A couple of weeks later I heard about the Launceston Ten – a dead flat mass participation “fun run” (oxymoron alert!) a few months away. I kept up the training, increased distances little by little and had a crack at it, finishing in a faster time than I dared think possible, and running the whole way (the first time I managed that over the 10km distance). It was such an adrenaline rush to set out in a field of over 1500 runners, all tackling their own internal demons and trying desperately for a personal best, or even just to finish. I loved every step of that run (my first and last ever “competitive” run).
Stupidly as I crossed the finish line I heard a little voice inside my head say “that wasn’t so bad, what about a half marathon?” That’s as good a reason as any never to trust the little voice inside your head.
Life intervened and we ended up moving back to Brisbane – so it wasn’t until 12 months later I had my first “half” experience – at the 2013 Gold Coast Half-Marathon. I chose that race for one reason: the course is dead flat (see a theme here?). I trained fairly well, including a pre-race “long” run of about 17km and set off to the coast to run 21.1km (not for the first time thinking those same thoughts I mentioned right up the top of this little story) in my second ever competitive running race.
Like many rookies I went out too fast and paid the price – hitting the invisible (but very real) “wall” at 17k and struggling home. I crossed the line, collapsed on the ground and (I’m not ashamed to admit it) wept. The emotions of the moment overpowered me. I couldn’t (and still can’t) believe that less than two years after getting off the couch I had just run 21.1km. I was also mighty relieved, having now run that distance and got it out of my system, I could head home, keep doing a couple of 5-7k runs a week and just go bike riding with my mates for fun and fitness. It (my two-race old competitive running career) was over. Thank goodness.

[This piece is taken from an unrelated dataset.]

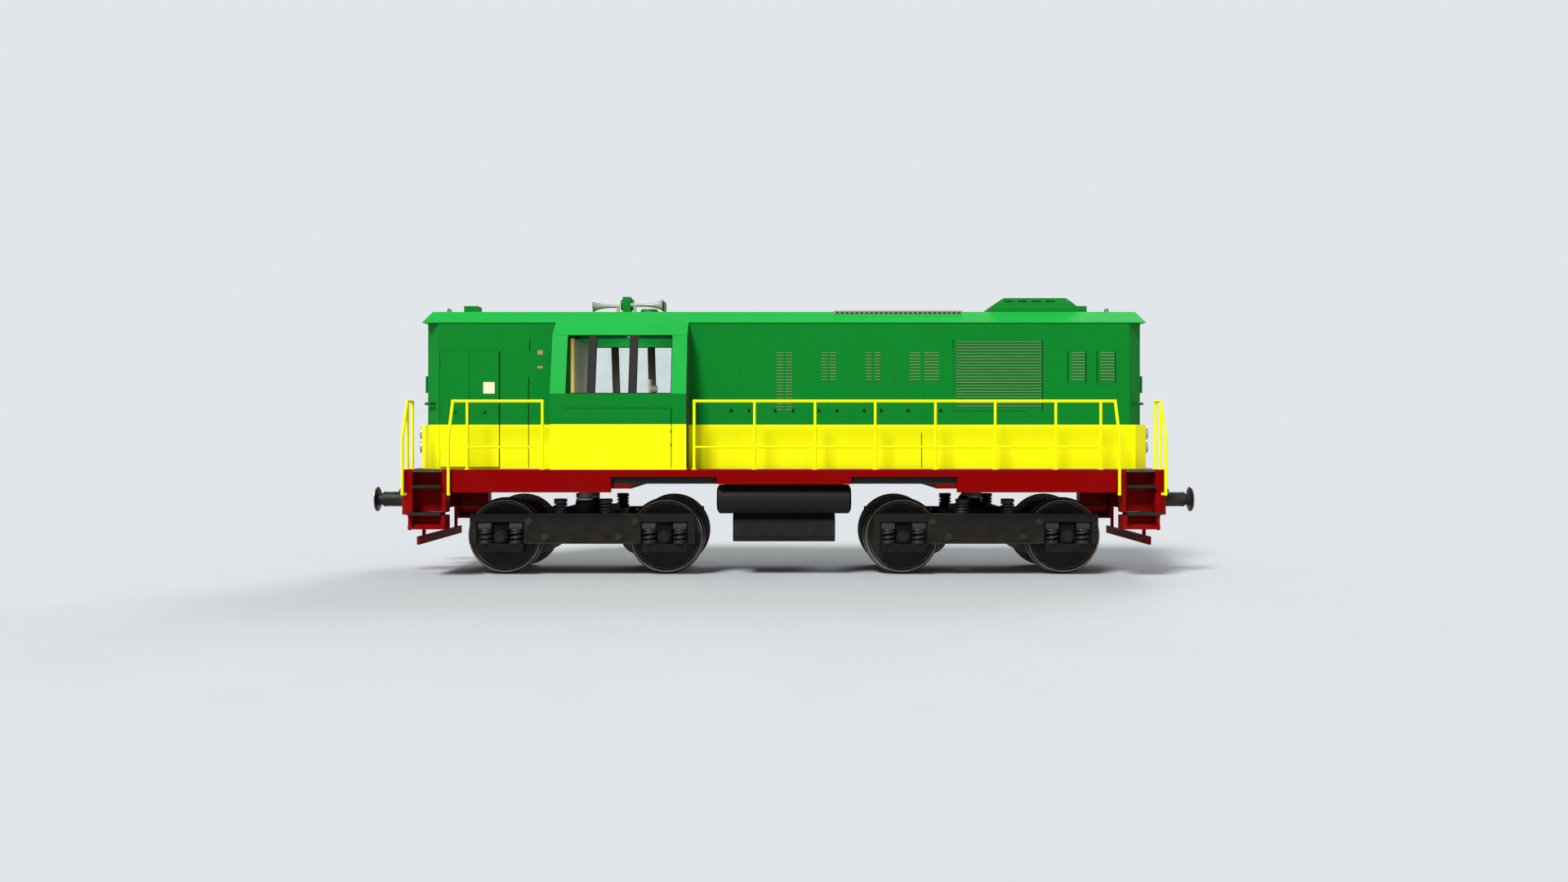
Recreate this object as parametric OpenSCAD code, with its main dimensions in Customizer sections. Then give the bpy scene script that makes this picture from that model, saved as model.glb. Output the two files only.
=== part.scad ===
// Bogie diesel locomotive with a cab between a long and a short hood.
// X runs along the track with the long hood at +X, Y across, Z up.
// The origin is midway between the buffers, where the wheel flanges touch the floor.

/* [Body] */
// Length over the buffers
length_over_buffers = 13600; // [13500:10:13700]
// Half of the width over the cab and the side sills
half_w = 1530; // [1500:5:1560]
// Height of the deck above the lowest point of the wheel flanges
deck_z = 1765; // [1755:1:1775]
// Half of the width over the hood walls
hood_half_w = 985; // [950:5:1000]
// Height of the eave line of hoods and cab
eave_z = 4200; // [4190:1:4220]
// Height of the flat roof
roof_z = 4400; // [4380:5:4450]

/* [Running gear] */
// Distance from the middle of the locomotive to a bogie's pivot
pivot_x = 3317; // [3300:1:3330]
// Distance between the two axles of a bogie
wheelbase = 2700; // [2680:10:2720]
// Radius over the wheel flange
flange_r = 642; // [636:1:646]
// Radius of the wheel tread
tread_r = 612; // [606:1:616]

/* [Doors] */
// Width of one leaf of the short hood's doors
leaf_w = 484; // [440:1:486]
// Width of a cab door
cab_door_w = 430; // [400:5:432]

/* [Hidden] */
$fn = 48;

// Colours
red = "#9b0a08";
dark_red = "#7a0605";
green = "#128c30";
light_green = "#26c651";
yellow = "#fdf616";
black_grey = "#282521";
steel = "#57544f";
tread_grey = "#33312e";
chrome_steel = "#b8b2a8";
locker_orange = "#f2b85a";
seat_grey = "#2c2e33";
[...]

Except I made the mistake of going back to the finish line a few hours later to watch the marathon runners coming in.
Not the elite non-human athletes, but the “normal” people, finishing in 4 or 4 1/2 hours. People that (while clearly fit) look like you and I, come in all shapes, sizes and ages. And the sense of achievement written all over their faces at that finish line (along with other things like “I feel like vomiting” and “I hate running”) stirred up that little voice inside my head one more time:
“I wonder what it would be like to run a marathon?”
What is it that makes people think things like that? What is it that makes people run?
I’ve discovered many things about running, and about myself while running. Sometimes it’s the peace and quiet. Sometimes its the amazing sunrises on an early morning outing. Sometimes its the chance to ponder work challenges. Sometimes I pray. Sometimes I just listen to the rhythm of my feet and breath, and don’t think about anything at all. Sometimes its the sheer blessed relief of sitting down after a long, painful run.
Sometimes I do hate it, but mostly I’ve come to love it. Lacing up the shoes, slipping into something light, breathable and non-chafing (now that’s a challenge!) and heading out the door in the quietness of the early morning….I don’t know, I guess I breathe differently when I’m on the trail.
And so I run, and (so far) keep on running.
Which brings me to this point, the start of May 2014 and now just 9 weeks until I find out the answer to that last little question: “I wonder what it would be like to run a marathon?”. I’m entered in the Gold Coast Marathon (it’s flat remember!) and will have a crack at the full 42.195km on July 6th for my third (and last!) competitive running race.
Training has been going well, I’ve been racking up lots of miles and my longer runs are building in distance – up to a 25km outing last weekend for my third weekend in a row of running half-marathon distance or more. My training schedule (concocted with the help of My Asics and tweaked a little after some running forum conversations) takes me out to 32-35 over the next 6 weeks before a 2-3 week taper ( I know…I get to taper as if I’m a real athlete!). I hear it’s what happens beyond 30km and when you’ve been on the road 3 to 3 1/2 hours that really tells if you’re ready for a marathon.
I have to say, my family have been fantastic. There’s a lot of hours on the road, and while I mostly try and go early in the mornings, it inevitably creeps into family time…and they’ve been nothing but supportive.
So far I’ve suffered no significant injuries, just a constant state of exhaustion, dead legs and the never-ending desire to crawl into bed and sleep for a year. I’m constantly dreading and at the same time aching for my next long run. I sure hope that’s all normal (it definitely doesn’t sound like it to me!).
So here I am, inviting you (my 2 friends, and 2 relatives who read this!) to join me for the next few weeks. For that period I’m going to use this blog as something of a training diary, keeping track of how I’m going, how often I’m thinking “what the hell am I doing?” and how many times I’m tempted to withdraw my entry. I promise this isn’t going to turn into a fitness blog for the future…just for a few weeks.
And if you want, come and join my on the running track for a few km to keep me company or teach me some things about running (for I am a rookie….making it up as I go along!). If you want to check in with the training runs in a little more detail, you can find all my info over at strava. If you know stuff about running, I will gladly hear your wisdom.
I have two main goals for the next few weeks. First to learn to run a little slower – to make the pace sustainable over the distance. And second, to figure out how to shut down that little voice in my head….in case it says something genuinely stupid like “what about an iron-man distance triathlon?”
I fear I’m in this for the long run.